Despite efforts to equate old and new results, the level of skill is not what students needed to meet the old standards, nor is it what teachers identified as necessary to be rated as proficient under the new ones.
“It’s a hard question to answer,” said Noel, who added that CTB is in the process of constructing a definition of proficiency based on the skills demonstrated by students whose “equated” scores placed them in the “proficient” category.
Some teachers have puzzled over unusual patterns in the test data, especially steep year-to-year drops in the points students needed to be rated as proficient. Fifth-graders needed 42 points to be proficient in math in 2012, for example, and only 34 points in 2013, according to OSSE. Most questions are worth one point.
In previous years, the number of points needed to be rated as proficient fluctuated only slightly, by one or two, according to the OSSE. This year it changed by as much as nine points, depending on the grade level.
The last time officials developed a new test-score scale, setting the difficulty level for proficiency, was in 2006. The old D.C. Board of Education publicly approved the “cut scores,” the minimum scores needed to reach proficiency. But since the advent of mayoral control, decisions about test scoring are made administratively by the OSSE, without public notice.

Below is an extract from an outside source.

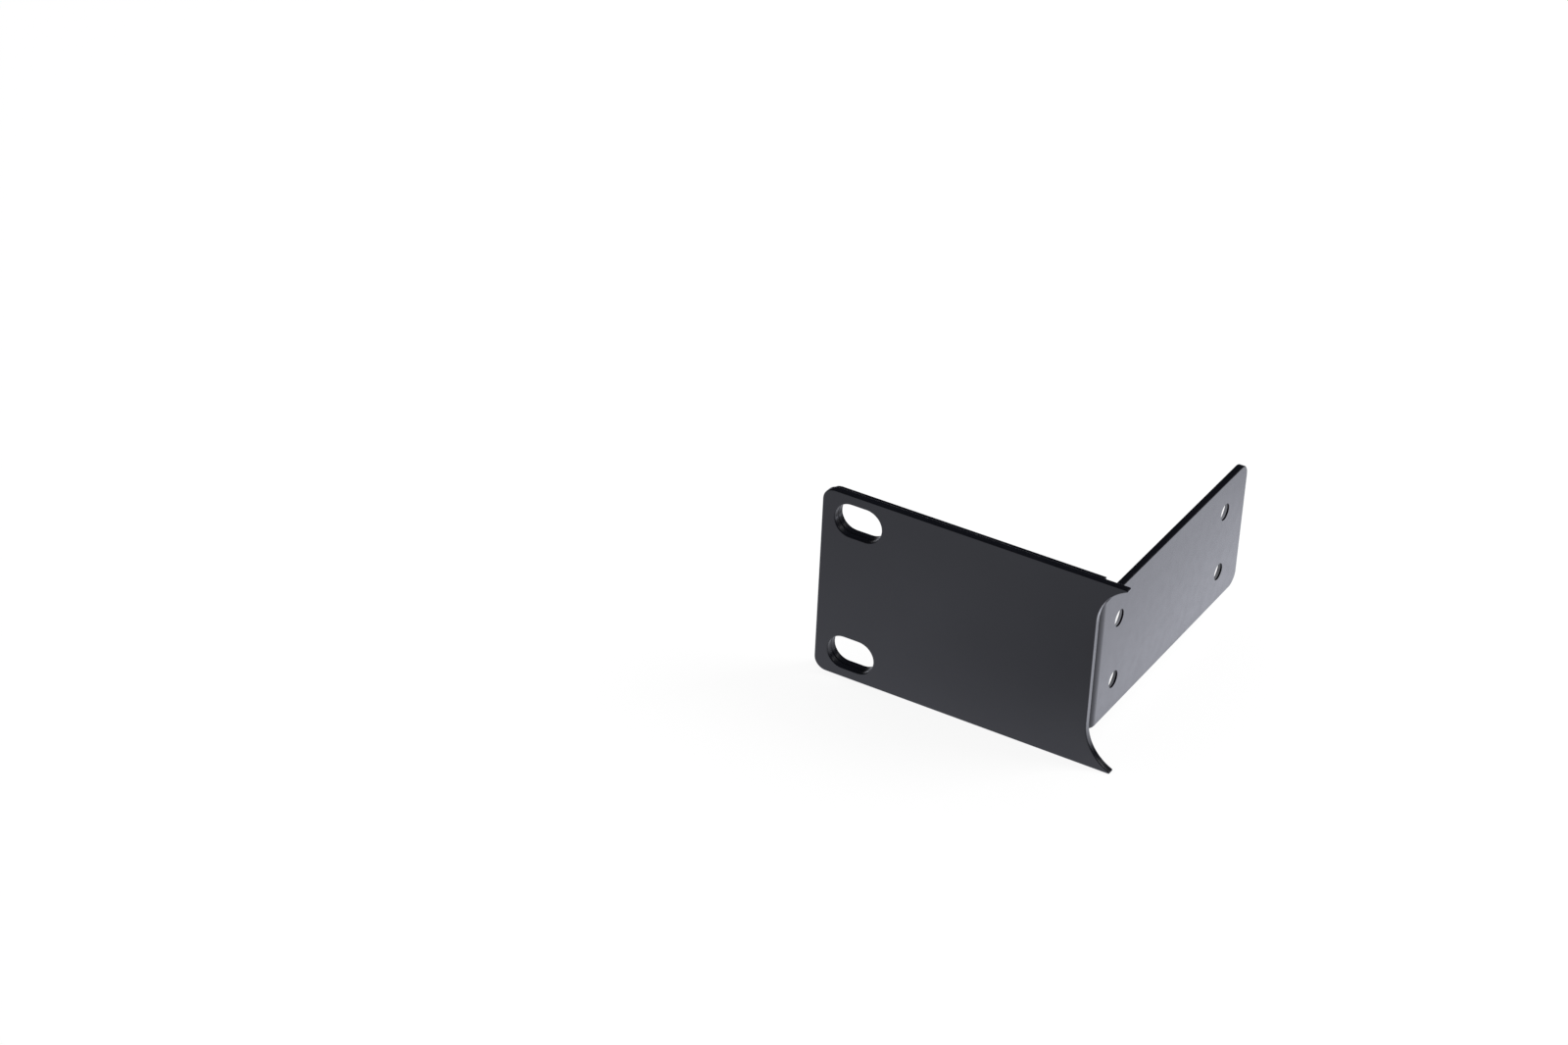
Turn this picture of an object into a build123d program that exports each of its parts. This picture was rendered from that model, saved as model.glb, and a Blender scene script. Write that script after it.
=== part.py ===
from build123d import *
import os

# Rack mount ear bracket for the right-hand side of a one-unit device.
#
# Two painted steel sheets lie face to face: a face plate with a concave inner end, and behind it an
# angle bracket whose flange turns back into the arm that is screwed to the side of the device.
# Lengths are in millimetres. The origin is on the flange's rear face, midway between the two rack
# slots. +X points to the device, +Y to the back of the rack and +Z up.

# Both sheets
sheet = 1.6                # thickness of each painted sheet
edge_round = 0.26          # rounding that the stamping and the paint give to the edges
seam_break = 0.18          # deburring of the slots' edges where the two sheets meet

# Rack unit
unit_height = 44.45        # one rack unit
hole_step_height = 12.7    # last hole of one rack unit to the first hole of the next
panel_gap = 0.77           # a one-unit panel is this much lower than its rack unit

# Face plate
plate_width = 62.6         # outer edge to the straight stretch of the concave end
plate_corner = 2.8         # radius of the two outer corners
horn_height = 9.73         # top of the plate to the straight stretch of the concave end
horn_radius = 10.0         # arcs that sweep from the straight stretch out into the two horns
tip_extra = 0.05           # the horns' tips are rounder than the edges by this much

# Rack slots, through both sheets
slot_length = 10.9
slot_width = 7.45
slot_inset = 8.4           # outer edge of the face plate to the slot centres

# Angle bracket
flange_inset = 0.6         # the flange stands this far inside the face plate's top and bottom
outer_inset = 0.2          # and this far inside its outer edge
flange_corner = 2.6        # radius of the flange's two outer corners
arm_height = 29.7
arm_reach = 66.55          # flange's rear face to the far end of the arm
arm_corner = 3.0           # radius of the arm's two far corners
bend_radius = 1.0          # inside radius of the fold
relief_height = 2.2        # notch beside the fold, above and below the arm
relief_depth = 0.6         # how far each notch runs into the flange, past the fold

# Countersunk screw holes in the arm
hole_diameter = 3.8
countersink_diameter = 7.2
countersink_angle = 110
hole_pitch_length = 48.8   # along the arm
hole_pitch_height = 14.7   # up the arm
first_hole = 7.95          # flange's rear face to the nearer pair of holes

# Sizes and places that follow from the ones above
plate_height = unit_height - panel_gap
slot_spacing = unit_height - hole_step_height
concave_height = plate_height - 2 * horn_height + 2 * horn_radius
concave_depth = 4 * horn_radius
outer_edge = -slot_inset
plate_edge = outer_edge + plate_width
arm_inner_face = plate_edge - sheet
fold_radius = bend_radius + sheet
fold_start = plate_edge - fold_radius
tip_round = edge_round + tip_extra
flange_width = plate_width - outer_inset
flange_height = plate_height - 2 * flange_inset
relief_reach = fold_radius + relief_depth

flange_front = Plane.XZ.offset(sheet)
flange_rear = Plane.XZ
arm_bottom = Plane.XY.offset(-arm_height / 2)
arm_side = Plane(origin=(arm_inner_face, 0, 0), x_dir=(0, 1, 0), z_dir=(-1, 0, 0))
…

The reason OSSE officials didn’t explain their decisions about scoring when test results were first released was that “there’s a lot of nuance and detail to it,” Noel said. “It’s maybe not the first thing out of your mouth when you begin talking about results.”
Noel has worked at the OSSE for two years but assumed responsibility for testing just a few days before the decision had to be made about scoring in June. He has fielded a stream of questions from Catania’s staff, reporters and others, and said he is now trying to communicate the choice that he and his colleagues made. “We haven’t told the story well enough,” Noel said.